Nuestro columnista recuerda algunos de los más sonados casos relaciones con la maldita droga.
“Mulas” les llaman en Colombia, “dealers” en Argentina y “camellos” en España. Acá les dicen “burriers”, una mezcla de “burro” y la palabra “courrier”, que significa “correo”. Por tanto, el “burrier” es una bestia de carga que lleva droga. A fin de cuentas, no importa el nombre, la consecuencia será siempre igual: cárcel o muerte.
Lo mismo pasa en cuanto a la droga que llevan, y así lo escribió el narrador estadounidense Bill Burroughs, quien fue 15 años consumidor de heroína: “Tanto da que la aspires, la fumes, la comas o te la metas por el c…, el resultado es el mismo: adicción”. A diario son más los jóvenes que se aventuran en este negocio, donde es más probable que mueran a que logren recibir un puñado de dólares sucios. Y de lograrlo, los cárteles del narcotráfico nunca los dejarán en paz. Otra vez les propondrán pasar cápsulas en la barriga y, como en “El padrino”, “les harán una oferta que no podrán rechazar”. Casi a diario leemos sobre la captura de algún “burrier” en el aeropuerto. Y si lo siguen intentando, es porque la droga continúa saliendo mediante esa modalidad.
Pero, ¿qué lleva a una persona a arriesgar su vida de tal manera? Puede ser la necesidad y las ansias de dinero fácil, pero pienso que hay una predisposición a asumir riesgos. El psicoanálisis lo llama “pulsión de muerte”. Los que aceptan estos trabajos no tienen mucho amor a la vida, y casi les da lo mismo morir o no. De hecho, cuando empezó a usarse esta técnica las bandas contactaban extranjeros en Europa con enfermedades terminales, como cáncer o Sida, para llevar la droga en sus estómagos. Se les hace practicar tragando uvas o trozos de zanahoria con linaza y, antes de engullir las cápsulas, son sometidos a un lavado gástrico.
Una persona en promedio puede llevar hasta un kilo de droga, unas 100 cápsulas, aunque un turista de República Dominicana llegó a ingerir 260 envoltorios mortales. La gran mayoría son cocainómanos. Uno de ellos fue Horacio Puccio Bayona, amigote del “Clan Calígula”. Llevaba una buena cantidad de bolsas de cocaína en el vientre, pero como estaba resaqueado, antes de abordar el avión se tomó una Coca-Cola. Craso error, el gas de la bebida hizo reventar las bolsitas. El gringo, sentado en primera clase, dio un alarido: “¡Ahhh!” y se puso más blanco que un papel. No resistió, ni pudo bajar la escalinata del avión. En la pista, el médico dijo: “Este muerto huele a cocaína, llévenlo a la morgue”.

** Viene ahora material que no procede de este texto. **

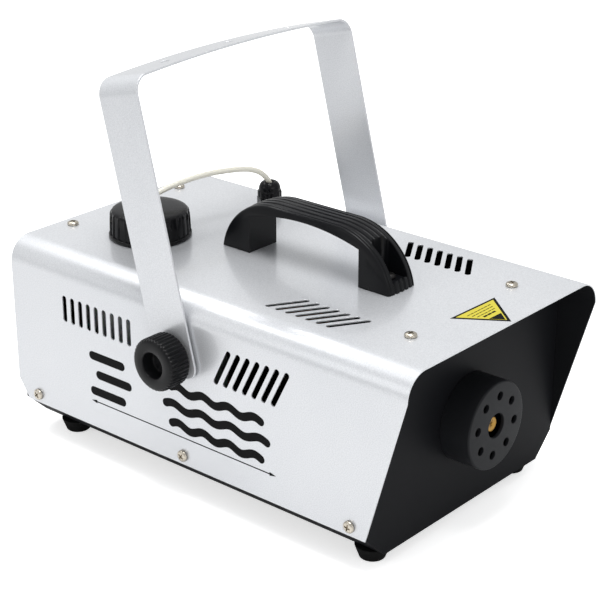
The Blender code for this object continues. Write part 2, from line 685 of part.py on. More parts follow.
def make_cover_screws():
    profile = pan_head(SCREW_RADIUS, SCREW_HEAD_RADIUS, SCREW_HEAD_HEIGHT, SCREW_LENGTH)
    for place_name, x, y in TOP_SCREWS:
        piece(f"top_screw_{place_name}", turned(profile, (x, y, TOP), "Z", 16), "screw_steel")
    for place_name, sign, y in SIDE_SCREWS:
        outward = [(radius, sign * along) for radius, along in profile]
        shape = turned(outward, (sign * HALF, y, SIDE_SCREW_Z), "X", 16)
        piece(f"side_screw_{place_name}", shape, "screw_steel")


# ---------------------------------------------------------------- handle
def make_handle():
    """Moulded carrying handle with a screw pocket in each leg."""
    half = HANDLE_LENGTH / 2
    base = TOP + CLEARANCE
    end_curve = bezier((half, 0), (half - 0.0029, 0.018), (half - 0.0189, HANDLE_HEIGHT - 0.0015),
                       (half - 0.0449, HANDLE_HEIGHT - 0.0005), 8)
    rear = [(HANDLE_Y + y, base + z) for y, z in end_curve]
    front = [(HANDLE_Y - y, base + z) for y, z in reversed(end_curve)]
    leg = half - HANDLE_LEG
    underside = HANDLE_HEIGHT - HANDLE_GRIP
    opening = []
    for step in range(9):
        t = step / 4 - 1
        opening.append((HANDLE_Y + t * leg, base + underside - HANDLE_ARCH * t * t))
    outline = (rear + front + [(HANDLE_Y - leg, base)] + opening + [(HANDLE_Y + leg, base)])
    body = prism(outline, "X", -HANDLE_WIDTH / 2, HANDLE_WIDTH / 2)
    pockets = []
    holes = []
    for _, y in HANDLE_SCREWS:
        low = (-POCKET_WIDTH / 2, y - POCKET_LENGTH / 2, base + POCKET_FLOOR)
        high = (POCKET_WIDTH / 2, y + POCKET_LENGTH / 2, base + HANDLE_HEIGHT + 0.01)
        pockets.append(rounded_box(low, high, 0.002, 2))
        reach = POCKET_FLOOR + 0.001
        holes.append(rod(HANDLE_SCREW_RADIUS + COVER_HOLE, (0, y, base), "Z", -0.001, reach, 16))
    piece("handle", body, "black_plastic", cuts=(pockets, holes))
    profile = pan_head(HANDLE_SCREW_RADIUS, HANDLE_SCREW_HEAD, 0.003, POCKET_FLOOR + 0.009)
    for place_name, y in HANDLE_SCREWS:
        shape = turned(profile, (0, y, base + POCKET_FLOOR), "Z", 16)
        piece(f"handle_screw_{place_name}", shape, "screw_steel")


# ---------------------------------------------------------------- yoke
def yoke_path():
    """Middle line of the yoke's sheet, left tail to right tail, as (x, height over the pivot)."""
    middle = (ARM_IN + ARM_OUT) / 2
    bend = YOKE_BEND - YOKE_SHEET / 2
    crown = YOKE_REACH - YOKE_SHEET / 2
    flat = middle - bend
    shoulder = crown - YOKE_BOW - bend
    path = [(-middle, -YOKE_TAIL)] + arc((-flat, shoulder), bend, 180, 90, 6)
    for step in range(1, 10):
        t = step / 5 - 1
        path.append((t * flat, crown - YOKE_BOW * t * t))
    return path + arc((flat, shoulder), bend, 90, 0, 6) + [(middle, -YOKE_TAIL)]


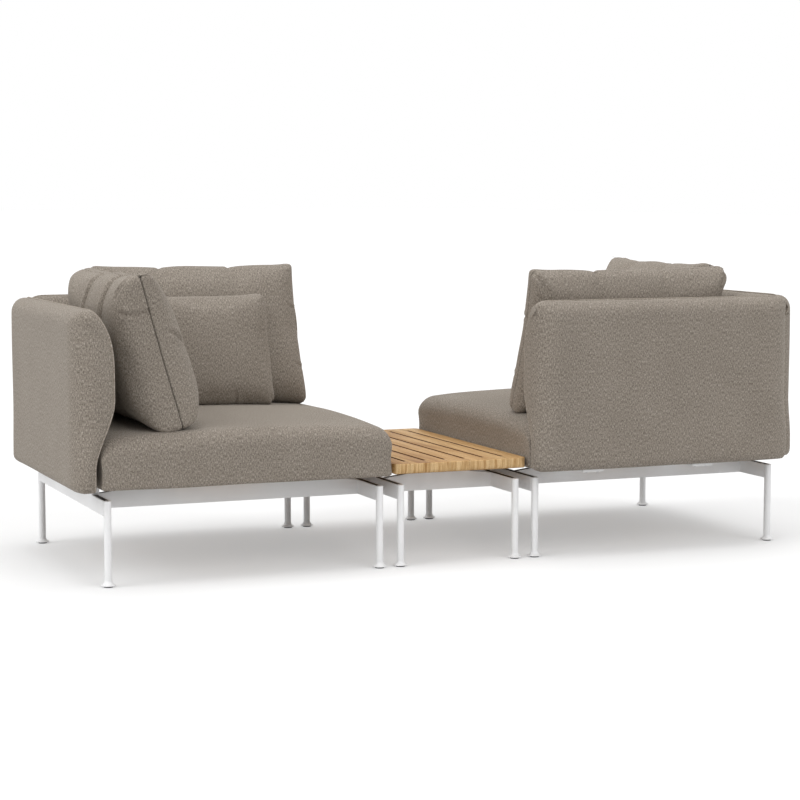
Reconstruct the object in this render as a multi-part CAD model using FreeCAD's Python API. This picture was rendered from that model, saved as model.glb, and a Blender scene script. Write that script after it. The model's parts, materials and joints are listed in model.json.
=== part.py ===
import FreeCAD, Part
import math
import os

# Companion seat bench: two corner seats that face opposite ways with a slatted table between.
# Millimetres. Origin on the floor under the middle of the table, X along the bench, Z up.
# Each seat is drawn once about its own middle, with its back on +Y and its side panel on -X.
# The left seat is that drawing moved along -X. The right seat is turned half a turn about Z.

Vector = FreeCAD.Vector

# Frame of legs and rails
leg_diameter = 19.0
leg_bore = 14.0
leg_span = 726.0            # between leg centres, seats both ways and table along Y
table_leg_span = 331.0      # between table leg centres along X
leg_gap = 59.0              # between leg centres of neighbouring modules
leg_cap = 5.0               # solid top of a leg above its bore
rail_top = 216.0
rail_height = 38.0
rail_wall = 2.5
rail_end_cope = 5.0         # a side rail stops this far short of the leg centre
cross_rail_face = 230.0     # outer face of a cross rail from the middle line
ramp_run = 110.0            # sloping end of a cross rail's top edge
ramp_rise = 14.0

# Dark strip let into the top of every rail
strip_width = 13.0
strip_thickness = 3.0
strip_sink = 0.5

# Foot and levelling glide
foot_diameter = 37.0
foot_rim = 2.5
foot_height = 14.0
foot_core = 20.0            # solid length of the foot above the glide
glide_diameter = 24.0
glide_thickness = 3.0
glide_seat_gap = 0.3
glide_chamfer = 0.6
stem_diameter = 8.0
stem_length = 19.0
stem_clearance = 0.1

# Upholstered panels, the same section and length for back and side
panel_overhang = 86.5       # outer face beyond the leg centre
panel_bottom = 238.0
panel_top = 690.0
panel_free_end = 30.0       # free end beyond the leg centre
back_panel_corner_end = 24.0     # corner ends beyond the leg centre
side_panel_corner_end = 14.0
panel_foot_thickness = 56.0
panel_full_thickness = 104.0
panel_crown = 3.0
panel_nose_radius = 70.0    # outer corners in plan
panel_inner_radius = 12.0
panel_corner_radius = 32.0  # corners in elevation
side_panel_heel_radius = 56.0    # the same at the side panel's corner end
panel_edge_radius = 40.0    # outer face into top
panel_under_radius = 20.0   # outer face into bottom
panel_waist = 95.0          # height over which the foot stays narrow
panel_swell_start = 208.0   # height at which the inner face reaches full swell
panel_shoulder = 45.0       # drop of the inner shoulder below the top

# Panel brackets and their screws
bracket_width = 62.0
bracket_thickness = 8.0
bracket_from_free_end = 177.0
bracket_from_corner_end = 268.0
bracket_under_panel = 30.0  # inset of the bracket's tip from the panel's outer face
bracket_inner_lap = 9.0
screw_diameter = 6.0
screw_head_diameter = 11.0
screw_head_height = 3.3
screw_length = 22.0
screw_hole_clearance = 0.4
screw_spacing = 34.0

# Seat cushion on its board and battens
batten_width = 19.0
seat_bottom = 243.0
seat_overhang = 31.0        # open faces beyond the leg centre
seat_panel_clearance = 9.5  # between the cushion and the panel's foot
seat_corner_height = 382.0
seat_crown = 15.0
seat_edge_radius = 44.0
seat_side_draw = 4.0
seat_trim = 1.0             # plan cut inside the profile's edges
seat_corner_radius = 18.0
seat_bulge = 3.0            # open faces in plan
seat_bottom_radius = 8.0
board_thickness = 12.0
board_inset = 22.0
notch_clearance = 0.3

# Loose cushions
cushion_height = 405.0
cushion_seam = 14.0         # thickness left at an end seam
cushion_taper = 105.0       # length over which an end closes to its seam
cushion_corner = 22.0
cushion_channels = 3
cushion_dip = 7.0
cushion_draw = 14.0
cushion_gap = 0.3
back_cushion_length = 594.0
back_cushion_front = 66.0
back_cushion_rear = 68.0
back_cushion_end = 3.5      # free end beyond the leg centre
back_cushion_foot = 217.0   # middle of the foot from the seat's middle
back_cushion_lean = 17.8    # degrees
side_cushion_front = 80.0
side_cushion_rear = 98.0
side_cushion_end = 3.0      # free end short of the leg centre
side_cushion_foot = 163.5
side_cushion_lean = 15.8
loose_foot_height = 385.0
scatter_width = 330.0
scatter_height = 312.0
scatter_front = 52.0
scatter_rear = 46.0
scatter_right_edge = 245.0
scatter_foot = 128.0
scatter_lean = 14.5
scatter_corner = 16.0
scatter_draw = 8.0
scatter_trim = 1.0          # elevation cut inside the other two outlines

# Slatted table
table_top = 273.0
slat_thickness = 28.0
slat_slot = 9.0
slat_count = 7
table_side_overhang = 21.0  # beyond the leg centre
seat_table_clearance = 0.5
table_border = 50.0
table_corner_radius = 25.0
table_under_radius = 12.0
table_edge_radius = 3.0
table_batten_half = 150.0

# Plates that link neighbouring modules from below
link_thickness = 3.0
link_width = 40.0
link_from_middle = 150.0

# Worked out from the sizes above
half_span = leg_span / 2
table_half = table_leg_span / 2
table_length = table_leg_span + 2 * (leg_gap - seat_overhang - seat_table_clearance)
table_width = leg_span + 2 * table_side_overhang
slat_pitch = (table_length + slat_slot) / slat_count
seat_middle = table_half + leg_gap + half_span
rail_bottom = rail_top - rail_height
cross_rail_middle = cross_rail_face - leg_diameter / 2
rail_flat = rail_top + ramp_rise
panel_face = half_span + panel_overhang
panel_height = panel_top - panel_bottom
panel_end_free = half_span + panel_free_end
bracket_top = rail_flat + bracket_thickness
seat_open = half_span + seat_overhang
seat_closed = panel_face - panel_foot_thickness - seat_panel_clearance
foot_bottom = glide_thickness + glide_seat_gap


def up(shape, distance):
    """Copy of a shape moved along Z."""
    return shape.translated(Vector(0, 0, distance))


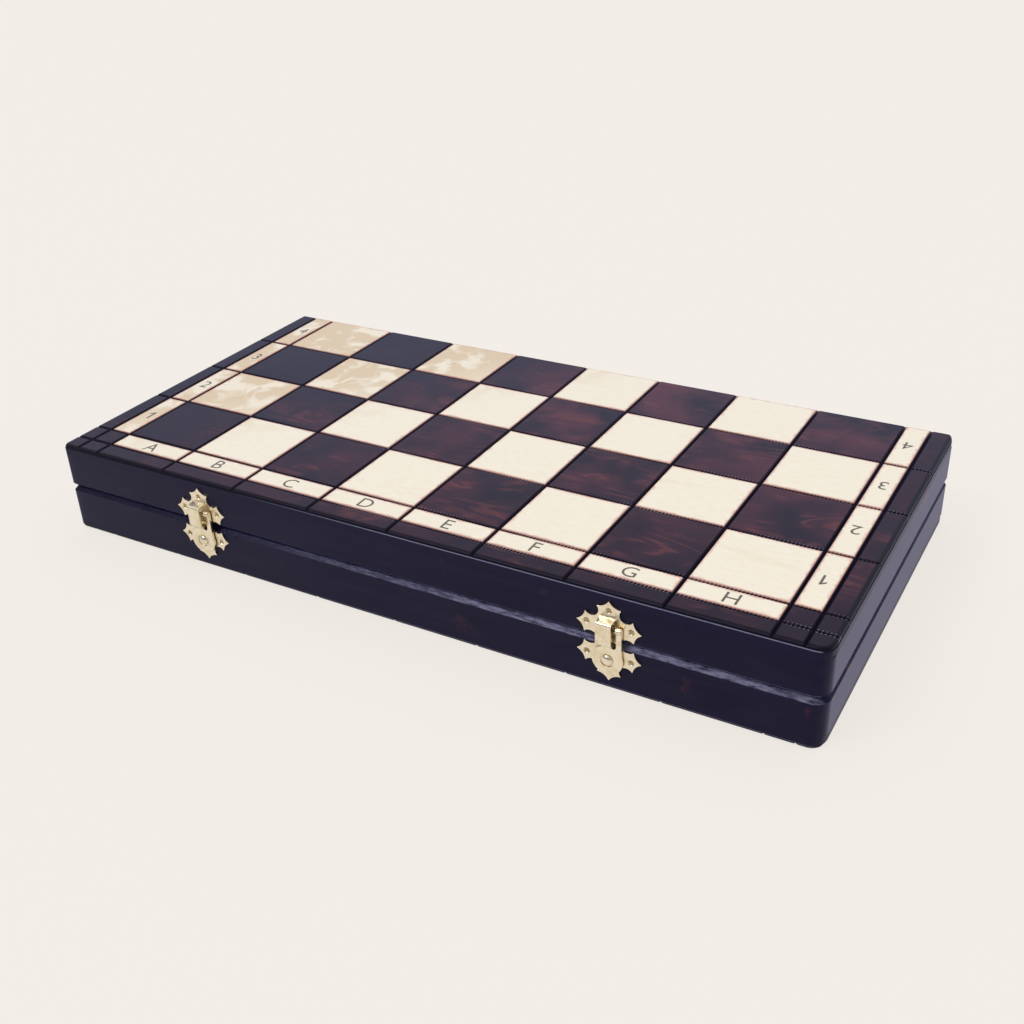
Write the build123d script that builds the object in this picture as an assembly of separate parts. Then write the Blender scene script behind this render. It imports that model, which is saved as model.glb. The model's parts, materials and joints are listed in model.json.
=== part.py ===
"""Folding chess box: two shallow wooden halves, hinged along one long edge.

Each half is a board panel with half of the chess board on its outside face, four
finger-jointed rails and a felt sheet inside. Two brass hinges join the halves at the
back, and two brass clasps hold them shut at the front: a hook turns on a rivet in the
lower half, and its nose slides into a folded keeper on the upper half.

Millimetres. +X runs along the files, -Y is the clasp side, +Z is up. The origin is the
middle of the bounding box, on the surface that the box stands on.
"""
import os
from math import cos, pi, sin

from build123d import *

# Board pattern
SQUARE = 39.0               # pitch of the squares
FILES = 8                   # squares along the length
RANKS_PER_HALF = 4          # squares across one half
LABEL_STRIP = 11.5          # strip for the letters and numbers
BORDER = 9.5                # plain strip outside the labels
GROOVE_WIDTH = 2.0          # V-groove between the squares, at the face
GROOVE_DEPTH = 1.3

# Wooden halves
PANEL_THICKNESS = 5.0
RAIL_HEIGHT = 16.5
RAIL_THICKNESS = 10.0
FINGERS = 3                 # fingers in the height of a rail
FRONT_CORNER_R = 6.0
BACK_CORNER_R = 3.0
EDGE_BEVEL = 1.6            # of a board panel's outer edge
EDGE_STEP = 0.3             # small step below it, in plan
RIM_CHAMFER = 1.7           # outer edge of a rail where the halves meet
RIM_GAP = 0.3               # between the closed rims
SEAM_GAP = 0.3              # between the back faces of the opened board
FELT_THICKNESS = 1.0
FELT_CLEARANCE = 0.4        # between the felt sheet and the rails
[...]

La película colombiana “María, llena eres de gracia”, retrata esta desgarradora realidad en la que una joven de 17 años acepta llevar en su vientre droga hacia Nueva York. Para hacer el filme, el director contactó al agente de viajes Orlando Tobón, quien desde 1980 había ayudado a repatriar 400 cadáveres de “burriers” entre 17 y 82 años.
Pero si de historias del narcotráfico llevadas a la pantalla hablamos, no se puede dejar de mencionar “Escobar: el patrón del mal”, la exitosa serie de televisión colombiana acerca de la vida de Pablo Escobar, el más grande narco de la historia. En la tierra del café, esta serie rompió récords de audiencia superando largamente a éxitos como “Betty, la fea” o “Café con aroma de mujer”. Es que en la historia de Colombia hay un antes y un después del fundador del Cártel de Medellín, quien amasó una fortuna superior a los 25 mil millones de dólares, lo que lo colocó en la lista de las 10 personas más ricas en la historia de la humanidad. Para no ser extraditado a los Estados Unidos, desató un baño de sangre en su país pues mandó matar a jueces, fiscales, policías, militares y civiles. Se calcula que está vinculado a la muerte de unas 10 mil personas. Escobar es un mito en Colombia, pero sobre todo en Medellín, donde es visto por muchos como un “Robin Hood”, porque levantó escuelas, campos deportivos y regaló dinero a los más pobres. La serie ya se comenzó a ver en Estados Unidos, donde hay millones de latinos. La realidad sigue siendo más dura que la ficción. Apago el televisor.